In response to Commerce’s request for public comment on the impacts to the solar industry from the uncertainty concerning these potential new duties, below is a summary of recent surveys of ACORE members as reported in ACORE’s Expectations for Renewable Energy Finance in 2022-2025. 7 These data provide not only the perspective of renewable energy developers but also the investors providing the finance for these resources.

Prior to the Commerce inquiry, surveyed investors and developers reported, on average, confidence in the renewable energy and energy storage sectors over the next three years. However, average confidence levels slipped from last year for both renewable energy and energy storage, from two to six points across sectors. In our follow-up survey about the Commerce inquiry, a high proportion of respondents — 86 percent of investors and 81 percent of developers — indicate the inquiry has either moderately or significantly decreased their outlook on the growth of the
solar sector over the next three years.

Additionally, more than three-quarters of surveyed investors reported plans to increase their renewable energy investment by five percent or more in 2022 than their investment level in 2021. Notably, companies that invest $100 million or more annually comprised 79 percent of the respondents planning to increase their renewable energy investments in 2022. However, according to the follow-up survey, investor companies representing $100 million or more of annual renewable energy investment report that the Commerce inquiry could put, on average, 71 percent of their
planned U.S. solar investments “at risk.” Similarly, developers planned to increase their activity in 2022 compared to 2021, before the announcement of the Commerce inquiry. More than one-third of the companies that intended to “Significantly increase” their development activity in 2022 have total revenues of $500 million or more. However, developer respondents that developed 100 MW to 1 GW of solar installations over the past three years report, on average, that 86 percent of their planned solar installations are now “at risk” due to the Commerce inquiry.

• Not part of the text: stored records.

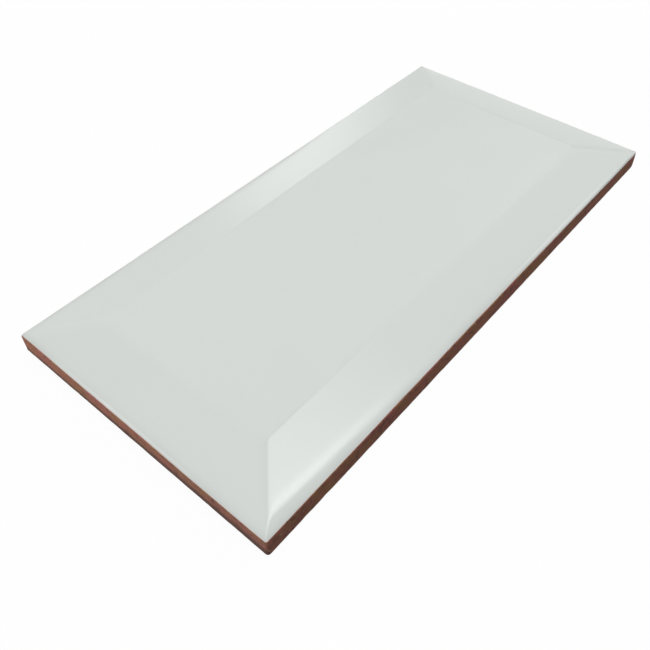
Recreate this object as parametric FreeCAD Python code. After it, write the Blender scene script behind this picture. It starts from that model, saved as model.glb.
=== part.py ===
import FreeCAD, Part
import math
import os
from FreeCAD import Vector

# Bevelled metro wall tile, glazed face up, lying on its back. Millimetres, +Z up.
# X is the length, Y the width. The origin is the middle of the back, at floor level.

# Outline and thickness. The whole tile is edge thickness and bevel rise high.
tile_length = 150.0
tile_width = 75.0
edge_thickness = 5.2        # back land to the line where bevel and side would meet unrounded
bevel_rise = 2.8            # from that line up to the flat middle of the face
bevel_width = 13.3          # from that line in to the flat middle, seen from above

# Edges
side_taper = 0.2            # how far each side leans in from its widest line up to the bevel
back_chamfer = 0.4          # small chamfer between the back and the sides
corner_radius = 0.7         # upright corners, at the widest line
top_edge_radius = 0.5       # rounding between bevel and side, where the glaze rolls over and ends
ridge_radius = 8.0          # soft rounding of the four mitres and of the flat middle's edges

# Glaze
glaze_thickness = 0.35

# Keyed back: parallel grooves that stop short of a flat rim
key_rim = 8.0               # land from the back's edge to the grooves
key_width = 5.2             # groove at its mouth
key_land = 3.0              # land between two grooves
key_depth = 0.6
key_flank = 0.4             # how far the groove's flanks lean in over its depth

tile_thickness = edge_thickness + bevel_rise
slope = math.atan2(bevel_rise, bevel_width)
overcut = 2.0               # how far a solid reaches past one that trims it


def stacked_block(sections):
    """Solid with flat faces through centred rectangles, each given as length, width and height."""
    signs = [(-1, -1), (1, -1), (1, 1), (-1, 1)]
    rings = []
    for length, width, height in sections:
        rings.append([Vector(x * length / 2, y * width / 2, height) for x, y in signs])
    outlines = [rings[0][::-1], rings[-1]]
    for lower, upper in zip(rings, rings[1:]):
        for i in range(4):
            following = (i + 1) % 4
            outlines.append([lower[i], lower[following], upper[following], upper[i]])
    faces = [Part.Face(Part.makePolygon(outline + outline[:1])) for outline in outlines]
    return Part.Solid(Part.Shell(faces))


def slab():
    """Upright part of the tile: chamfered back, tapered sides and rounded corners.

    It reaches past the height of the face. The widest line is at the top of the chamfer.
    """
    lean = side_taper / (edge_thickness - back_chamfer)
    top = tile_thickness + overcut
    sections = []
    for height in (0, top):
        inset = lean * (height - back_chamfer)
        sections.append((tile_length - 2 * inset, tile_width - 2 * inset, height))
    block = stacked_block(sections)
    upright = [edge for edge in block.Edges if edge.BoundBox.ZLength > top / 2]
    rounded = block.makeFillet(corner_radius, upright)
    back = [edge for edge in rounded.Edges if edge.BoundBox.ZMax < top / 2]
    return rounded.makeChamfer(back_chamfer, back)


def roof(depth):
    """Solid under the bevelled face, or under a surface that lies depth below it.

    Four planes rise at the bevel's slope to a flat middle, and they meet in 45 degree mitres.
    The mitres and the edges of the flat middle are rounded.
    """
    flat_inset = side_taper + bevel_width + depth * math.tan(slope / 2)
    flat_length = tile_length - 2 * flat_inset
    flat_width = tile_width - 2 * flat_inset
    flat_height = tile_thickness - depth
    foot_run = bevel_width + overcut
    foot_length = flat_length + 2 * foot_run
    foot_width = flat_width + 2 * foot_run
    foot_height = flat_height - foot_run * math.tan(slope)
    block = stacked_block([
        (foot_length, foot_width, -overcut),
        (foot_length, foot_width, foot_height),
        (flat_length, flat_width, flat_height),
    ])
    upper = [edge for edge in block.Edges if edge.BoundBox.ZMax > (foot_height + flat_height) / 2]
    return block.makeFillet(ridge_radius - depth, upper)


def tile_envelope():
    """The whole tile's outer form: the slab under the bevelled face, with its top edge rounded."""
    block = slab().common(roof(0)).Solids[0]
    top_edge = []
    for edge in block.Edges:
        steepness = []
        for face in block.ancestorsOfType(edge, Part.Face):
            middle = edge.valueAt((edge.FirstParameter + edge.LastParameter) / 2)
            steepness.append(abs(face.normalAt(*face.Surface.parameter(middle)).z))
        if min(steepness) < 0.5 < max(steepness) and edge.BoundBox.ZMin > edge_thickness / 2:
            top_edge.append(edge)
    return block.makeFillet(top_edge_radius, top_edge)


def key_grooves():
    """Parallel grooves along the back, as many as fit in its width, with sloping flanks."""
    groove_length = tile_length - 2 * (back_chamfer + key_rim)
    field_width = tile_width - 2 * (back_chamfer + key_rim)
    pitch = key_width + key_land
    count = int((field_width + key_land) // pitch)
    grooves = []
    for i in range(count):
        mouth = (groove_length, key_width, 0)
        floor = (groove_length - 2 * key_flank, key_width - 2 * key_flank, key_depth)
        groove = stacked_block([mouth, floor])
        groove.translate(Vector(0, (i - (count - 1) / 2) * pitch, 0))
        grooves.append(groove)
    return grooves


def clay_body(envelope):
    """Pressed red clay: all of the tile under the glaze, with the keyed back."""
    return envelope.common(roof(glaze_thickness)).cut(key_grooves()).Solids[0]


def glaze_coat(envelope):
    """White glaze: an even coat on the bevelled face that ends at the tile's top edge."""
    return envelope.cut(roof(glaze_thickness)).Solids[0]


envelope = tile_envelope()
pieces = {
    "clay_body": clay_body(envelope),
    "glaze_coat": glaze_coat(envelope),
}
os.makedirs("parts", exist_ok=True)
for name, piece in pieces.items():
    piece.exportStep("parts/" + name + ".step")
    box = piece.optimalBoundingBox()
    size = "%.2f x %.2f x %.2f" % (box.XLength, box.YLength, box.ZLength)
    print(name, size, "mm,", round(piece.Volume / 1000, 2), "cm3, valid", piece.isValid())
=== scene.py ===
import math

import bmesh
import bpy
import numpy as np
from mathutils import Matrix, Vector


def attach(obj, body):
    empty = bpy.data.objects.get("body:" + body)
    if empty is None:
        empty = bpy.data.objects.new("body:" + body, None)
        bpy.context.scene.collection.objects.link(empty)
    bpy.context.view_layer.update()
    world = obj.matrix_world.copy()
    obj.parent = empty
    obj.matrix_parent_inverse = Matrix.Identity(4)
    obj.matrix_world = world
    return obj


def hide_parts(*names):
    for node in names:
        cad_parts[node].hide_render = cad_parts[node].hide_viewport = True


# Bevelled metro wall tile: white glaze over a pressed red clay body.
# Sizes below are in millimetres, and meshes are written in metres.
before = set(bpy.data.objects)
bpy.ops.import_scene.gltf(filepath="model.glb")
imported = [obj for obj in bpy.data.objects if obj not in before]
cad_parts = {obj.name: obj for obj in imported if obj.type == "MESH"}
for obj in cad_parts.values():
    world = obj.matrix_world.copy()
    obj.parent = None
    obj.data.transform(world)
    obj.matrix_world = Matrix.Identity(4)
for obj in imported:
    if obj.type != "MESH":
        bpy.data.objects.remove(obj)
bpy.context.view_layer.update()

tileForm = {
    "halfLength": 75.0,
    "halfWidth": 37.5,
    "edgeHeight": 5.2,        # back to the line where bevel and side would meet unrounded
    "bevelRise": 2.8,
    "bevelWidth": 13.3,
    "sideTaper": 0.2,
    "backChamfer": 0.4,
    "cornerRadius": 0.7,
    "rimRadius": 0.5,         # roll-over between side and bevel
    "rimFall": 0.28,          # how far the glazed bevel falls off towards the rim
    "rimRun": 1.4,            # and over what distance that dies away
    "ridgeRadius": 8.0,       # rounding of the mitres
    "ridgeLeast": 0.12,       # share of that rounding at the rim
    "ridgeFade": 3.0,         # and how far in from the rim it is complete
    "flatRadius": 3.5,        # rounding of the flat middle's edges, which look crisper
    "glazeThickness": 0.35,
    "underInset": 0.9,        # where the glaze's underside begins
    "underCorner": 0.25,      # corner radius there
    "sideCorner": 0.2,        # least corner radius round the side
    "keyRim": 8.0,
    "keyWidth": 5.2,
    "keyLand": 3.0,
    "keyDepth": 0.6,
    "keyFlank": 0.4,
}

cameraSetup = {
    "azimuth": -50.28,
    "elevation": 48.87,
    "roll": 0.05,
    "distance": 161.14,
    "aim": (-23.44, -13.27, 0.0),
    "focalPixels": 699.38,
    "centrePixel": (348.5, 325.0),
    "imagePixels": 650,
    "sensor": 36.0,
    "clip": (0.005, 20.0),    # in metres
}


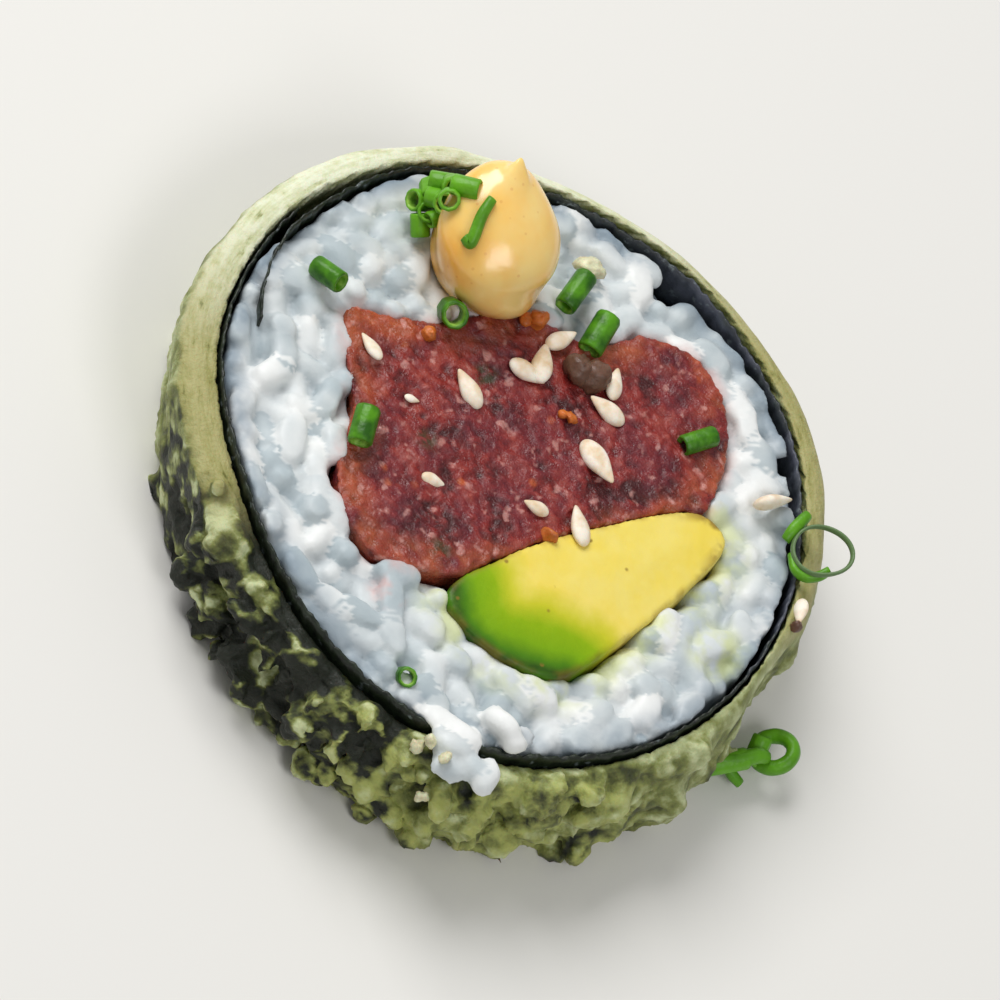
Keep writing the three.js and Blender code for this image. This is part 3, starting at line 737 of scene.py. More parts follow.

There is one aspect of the Proposed Rule that ACORE respectfully submits the Department should clarify. In the definition of “Southeast Asian-Completed Cells and Modules,” the Proposed Rule provides for duty free treatment of cells (whether or not assembled into modules) completed in Cambodia, Malaysia, Thailand, or Vietnam using “parts and components manufactured in the People’s Republic of China, and subsequently exported from Cambodia, Malaysia, Thailand or Vietnam to the United States.” 8 ACORE is concerned that in the context of the Proposed Rule this definition might be misconstrued to erroneously provide that duty free treatment is inapplicable to such cells (or modules containing them) if they are shipped to the United States through an intermediary country, because they would not be “exported from” one of the Southeast Asian countries “to the United States.”9

Additionally, this definition could also be misconstrued to provide that duty free treatment is inapplicable to modules assembled in a third country containing the cells at issue completed in
Cambodia, Malaysia, Thailand or Vietnam. The goal of the Presidential Declaration and the Proposed Rule is to provide duty free treatment for solar cells from Cambodia, Malaysia, Thailand, or Vietnam until the end of the emergency period — regardless of whether the cells are shipped through, or incorporated into modules in an intermediary country before they are imported into the United States.

Because of these potential ambiguities in the identified definition, ACORE respectfully urges the Department to clarify in the final rule that that the definition of “Southeast AsianCompleted Cells and Modules” covers the relevant cells exported from the Southeast Asian counties even if shipped through, or assembled into modules in an intermediary country.

ACORE thanks the Department for this opportunity to comment on the Proposed Rule, and for its efforts to eliminate the threat of new AD/CVD duties on impacted solar cells and modules until the end of the emergency period.